If you’re job hunting and want to meet more people who can hire you, here are two ways to do it:
1) Follow Growth
If you’re looking for a job, go where the action is — growing companies are more likely to hire than failing ones.
And a great tool for finding signs of growth is LinkedIn, according to personal branding coach Otis Collier.
“I research companies on LinkedIn to find out who has been recently promoted, which shows which departments may be hiring and what jobs they may need to fill.”
This can help you find places within a company to make connections that lead to interviews.
Example: Choose the “Search Companies” option on LinkedIn, type in Apple, and you’ll find two lists of interest: New Hires, and Recent Promotions and Changes. Both of these show departments at Apple that may be growing.
You’ll also see which names, if any, are in your 1st level and extended networks, so you know whom to contact for information about the hiring climate.
2) Network at Conferences
Here’s another tip from Collier: Make connections at conferences put on by organizations and groups you belong to.

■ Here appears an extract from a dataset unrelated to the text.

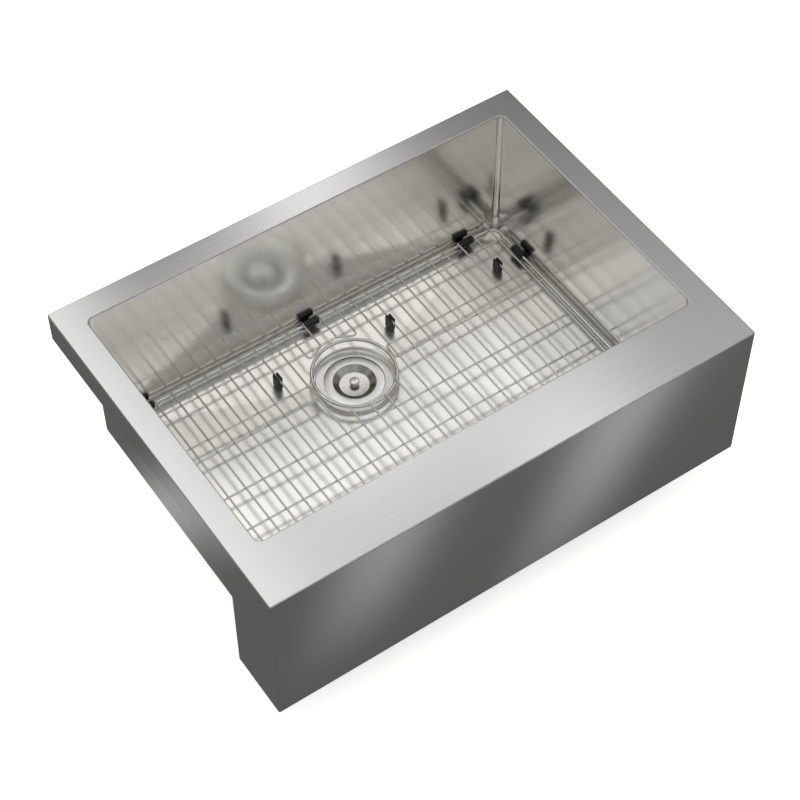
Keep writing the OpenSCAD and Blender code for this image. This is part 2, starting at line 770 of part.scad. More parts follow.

“Networking is still the #1 way people find jobs, and attending a conference is a prime chance to network,” says Collier.
Problem: It’s impossible to meet the hundreds of attendees at a typical conference.
Solution: Do your homework and create a targeted list of people to make connections with.
Collier suggests the following method.
Before attending a conference, search LinkedIn for the organization’s name. You will find all the people who listed membership in their profile. Then, do an advanced search to cull the list down by job titles or areas of expertise. Print the best names and bring them to the conference.
You now have a “shopping list” of people to meet. When you register, ask for a printout of all attendees. Use this to determine which people on your list you can connect with.
What if you or the people on your list don’t attend the conference? Contact them anyway, by email or phone. Mention your membership in the same organization and you’ll have an instant affinity, which makes them more likely to speak with you.
No matter how you meet people, remember this: When having a networking conversation, be coy.
Don’t ask, “I’m looking for a job — do you know anyone who’s hiring?” You may look desperate and put people off.
Instead, say, “Hi, I was hoping you could help me. I’m looking for information about XYZ company. Because you work(ed) there, would you have 3 minutes for a brief conversation?”
There are 3 key principles in those last 3 sentences, so pay attention:
1. Most people will help, if you ask politely.
2. Saying one word — because — when asking a favor, often gets compliance, as detailed in the book, Influence: The Psychology of Persuasion, by Robert Cialdini. Try it.
3. Always give a time limit. At the end, say, “Well, it’s been 3 minutes. I’ll let you go, unless you have a couple more minutes.” Respect others’ time and they will respect you.